Agora, Rodrigo Areias propõe um exercício de estimulante experimentalismo. Depois de "Estrada de Palha" (2012), a sua nova longa-metragem de ficção, "Ornamento & Crime", aposta na possibilidade de reinventar as matrizes do clássico género "noir" de Hollywood, fazendo-o através de lugares e rostos de Guimarães. Dir-se-ia que há, aqui, um realismo insólito, no sentido em que realidade retratada é a abstracção do próprio cinema como máquina de produção de ficção.
É, obviamente, significativo que o título escolhido para o filme seja "roubado" ao ensaio do arquitecto austríaco Adolf Loos (1870-1933), publicado em 1913. Trata-se, afinal, de procurar estabelecer uma cumplicidade formal com uma arquitectura em que o rigor das linhas e o equilíbrio das composições dispensa o gratuito dos ornamentos.
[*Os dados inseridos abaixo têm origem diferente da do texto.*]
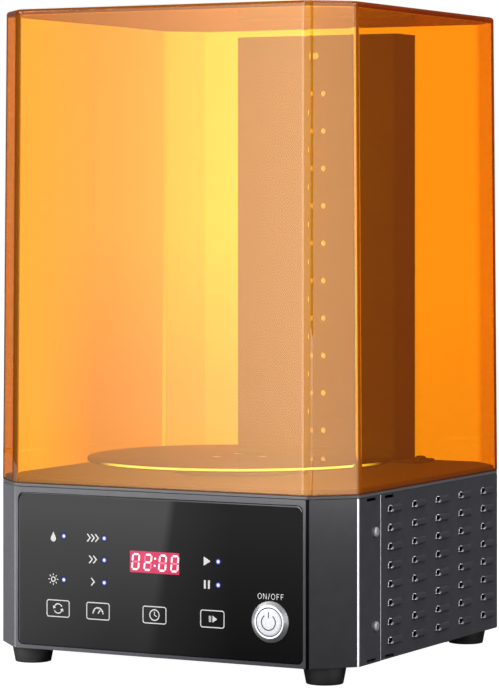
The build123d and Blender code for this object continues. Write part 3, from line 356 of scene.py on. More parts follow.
def relief(tree, scale_mm, height_mm, strength=1.0, radius_mm=0.0):
    """Fine relief for a surface, on softened edges if a radius is given."""
    place = add_node(tree, "ShaderNodeTexCoord")
    grain = add_node(tree, "ShaderNodeTexNoise", {
        "Vector": place.outputs["Object"], "Scale": 1000.0 / scale_mm, "Detail": 4.0, "Roughness": 0.6,
    })
    bump = add_node(tree, "ShaderNodeBump", {
        "Height": grain.outputs["Fac"], "Distance": height_mm / 1000, "Strength": strength,
    })
    if radius_mm:
        softened = add_node(tree, "ShaderNodeBevel", {"Radius": radius_mm / 1000}, samples=4)
        tree.links.new(softened.outputs[0], bump.inputs["Normal"])
    return bump


def uneven_finish(name, colour, uneven, patch_mm, skin_inputs, grain=None):
    """A finish whose colour varies by uneven over patches patch_mm across; grain is what relief takes."""
    material, tree = blank_material(name)
    shade = noise_shade(tree, linear(colour), uneven, patch_mm)[1]
    inputs = {"Base Color": shade, **skin_inputs}
    if grain:
        inputs["Normal"] = relief(tree, *grain)
    surface(tree, add_node(tree, "ShaderNodeBsdfPrincipled", inputs))
    return material


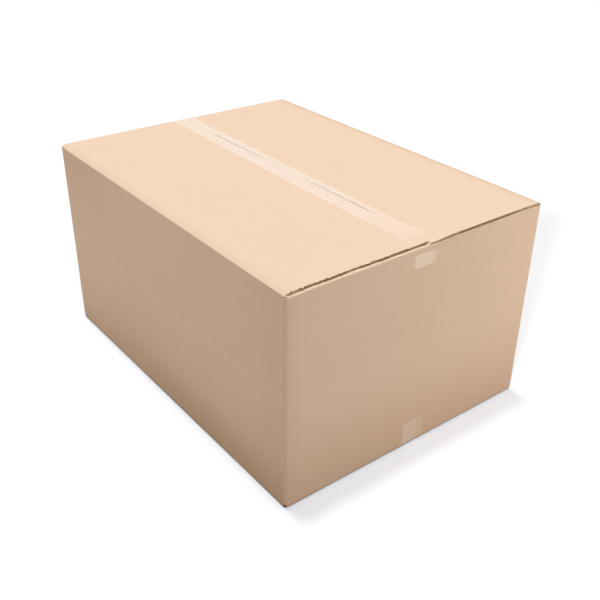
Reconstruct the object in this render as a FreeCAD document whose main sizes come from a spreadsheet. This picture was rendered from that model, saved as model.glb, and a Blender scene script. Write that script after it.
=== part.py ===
import FreeCAD, Part
import os
import Sketcher

# A closed shipping carton: one slotted blank of corrugated board, folded and glued into a sleeve
# with four flaps at the top and four at the bottom, and held shut by two strips of clear tape.
# X runs along the carton's length, Y across its width and Z up. The origin lies under its middle,
# on the surface that the carton stands on.

# The driving sizes in millimetres, each with what it measures
SIZES = {
    "length": (750, "outside, between the faces of the two end panels"),
    "width": (550, "outside, between the faces of the two long panels"),
    "height": (400, "outside, over the top and bottom flaps"),
    "board": (6, "thickness of the corrugated board"),
    "fold_radius": (4, "outer side of a fold"),
    "crease_radius": (1, "inner side of a fold"),
    "slot_relief": (2, "how far a corner slot runs past the fold of an end flap"),
    "flap_setback": (4, "from an end panel's face to the cut end of a long flap"),
    "side_clearance": (1, "between an end flap's cut side and the long panel beside it"),
    "flap_clearance": (0.3, "between an end flap and the long flaps over it"),
    "seam_gap": (2, "between the long flaps where they meet"),
    "seam_offset": (5, "from the middle of the width to that meeting line"),
    "glue_tab": (40, "width of the tab inside the glued corner"),
    "tab_taper": (12, "how much lower the tab's free edge is at each end"),
    "joint_gap": (0.8, "between the tab's fold and the raw edge outside it"),
    "score_height": (207, "from the underside to the level score line around the sleeve"),
    "score_width": (3, "width of the pressed score line"),
    "score_depth": (0.6, "depth of the pressed score line"),
    "tape_width": (48, "width of the clear tape"),
    "tape_thick": (0.1, "film and glue of the tape"),
    "top_tail": (36, "from the top down to the cut end of the top tape"),
    "bottom_tail": (50, "from the underside up to the cut end of the bottom tape"),
    "top_tape_rear": (7, "middle of the top tape at the rear end, across the width"),
    "top_tape_front": (2.5, "middle of the top tape at the front end"),
    "bottom_tape_middle": (6, "middle of the bottom tape at both ends"),
}

# Places that several pieces share, worked out from the sheet
HALF_LENGTH = "Sizes.length / 2"
HALF_WIDTH = "Sizes.width / 2"
OVER_BOTTOM = "(Sizes.board + Sizes.flap_clearance)"
UNDER_TOP = "(Sizes.height - Sizes.board - Sizes.flap_clearance)"
LOW_ROOT = "(Sizes.board + Sizes.flap_clearance + Sizes.slot_relief)"
HIGH_ROOT = "(Sizes.height - Sizes.board - Sizes.flap_clearance - Sizes.slot_relief)"


def size_sheet(doc):
    """Writes the driving sizes into a sheet, one row each."""
    sheet = doc.addObject("Spreadsheet::Sheet", "Sizes")
    for row, (name, (size, meaning)) in enumerate(SIZES.items(), start=1):
        sheet.set(f"A{row}", name)
        sheet.set(f"B{row}", str(size))
        sheet.setAlias(f"B{row}", name)
        sheet.set(f"C{row}", meaning)
    doc.recompute()
    return sheet


def sub_part(doc, label):
    """Adds a body that stands one tape thickness above the origin, because the bottom tape is under it."""
    body = doc.addObject("PartDesign::Body", label)
    body.Label = label
    body.setExpression("Placement.Base.z", "Sizes.tape_thick")
    return body


def sketch_on(body, role, name, offset=None):
    """Adds a sketch on one of the body's own planes, moved along the plane's normal by offset."""
    sketch = body.newObject("Sketcher::SketchObject", name)
    plane = next(item for item in body.Origin.OriginFeatures if item.Role == role)
    sketch.AttachmentSupport = [(plane, "")]
    sketch.MapMode = "FlatFace"
    if offset:
        sketch.setExpression("AttachmentOffset.Base.z", offset)
    return sketch


def tie(sketch, kind, line, expression):
    """Ties a line's first point to its distance from the sketch's origin, along x or y."""
    now = float(sketch.evalExpression(expression))
    index = sketch.addConstraint(Sketcher.Constraint(kind, -1, 1, line, 1, now))
    sketch.setExpression(f"Constraints[{index}]", expression)


def polygon(sketch, points):
    """Draws a closed outline of straight lines through points given as pairs of expressions."""
    places = [FreeCAD.Vector(float(sketch.evalExpression(x)), float(sketch.evalExpression(y)), 0) for x, y in points]
    count = len(points)
    lines = [
        sketch.addGeometry(Part.LineSegment(places[i], places[(i + 1) % count]), False) for i in range(count)
    ]
    for i, line in enumerate(lines):
        sketch.addConstraint(Sketcher.Constraint("Coincident", line, 2, lines[(i + 1) % count], 1))
        tie(sketch, "DistanceX", line, points[i][0])
        tie(sketch, "DistanceY", line, points[i][1])


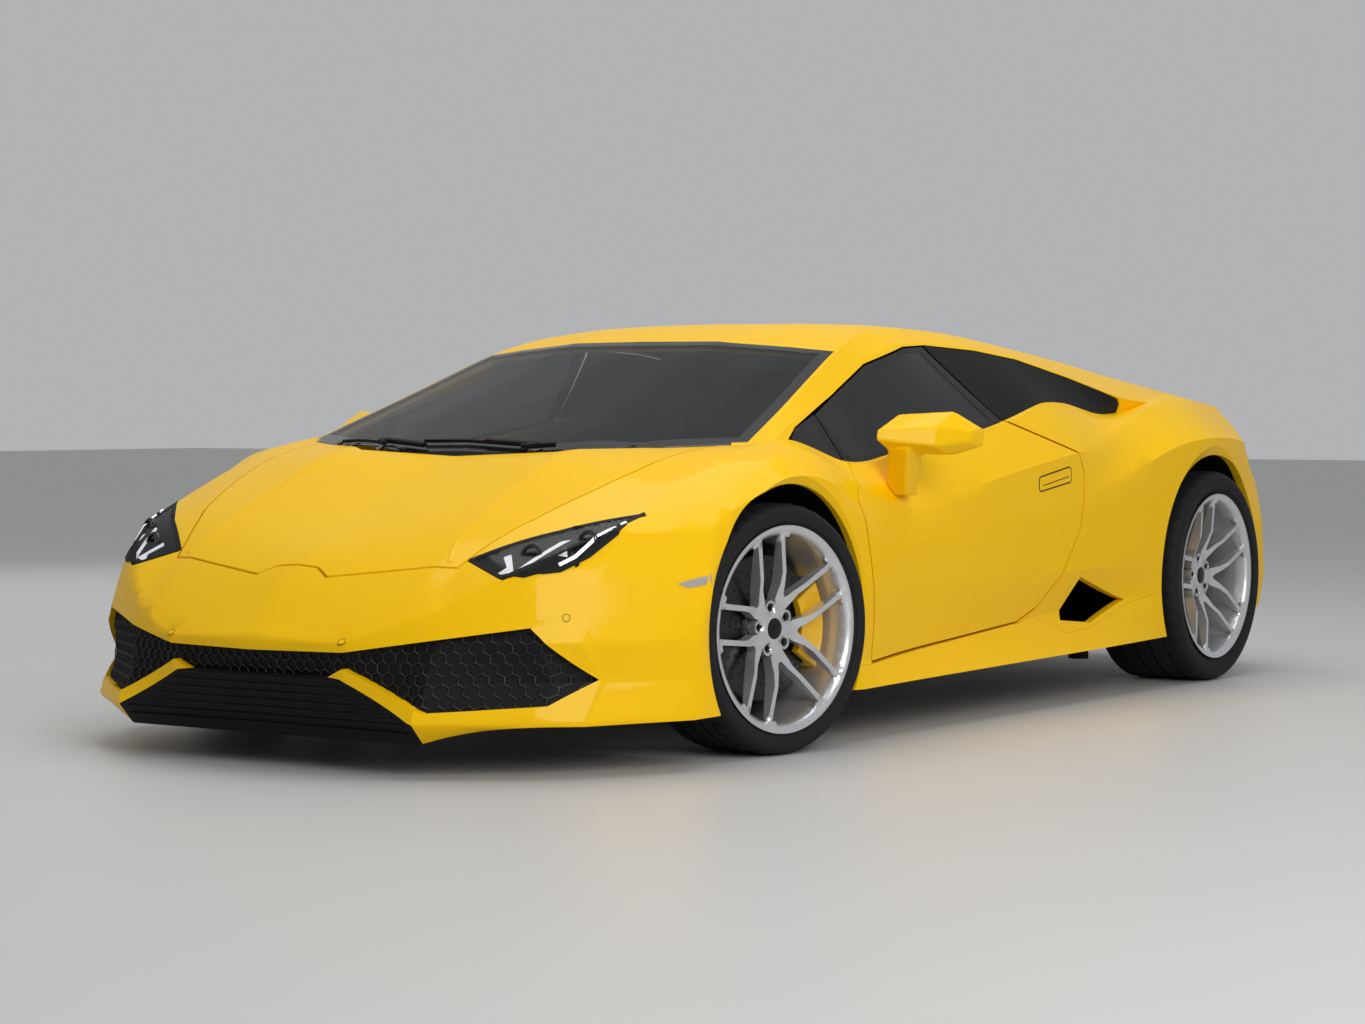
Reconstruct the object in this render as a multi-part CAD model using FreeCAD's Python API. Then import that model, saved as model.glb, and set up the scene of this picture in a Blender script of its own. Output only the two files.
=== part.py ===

Dito de outro modo: este é um filme elaborado também a partir da memória do arquitecto português Fernando Távora (1923-2005), personalidade essencial na conservação e consolidação do património urbano de Guimarães.
Num contexto em que, mais do que nunca, importa defender — e, mais do que isso, preservar — a diversidade da produção cinematográfica portuguesa, "Ornamento & Crime" exemplifica uma atitude criativa descentralizada, independente e experimental. As suas singularidades merecem ser conhecidas e pensadas — a cinefilia começa, afinal, na disponibilidade do olhar e do pensamento.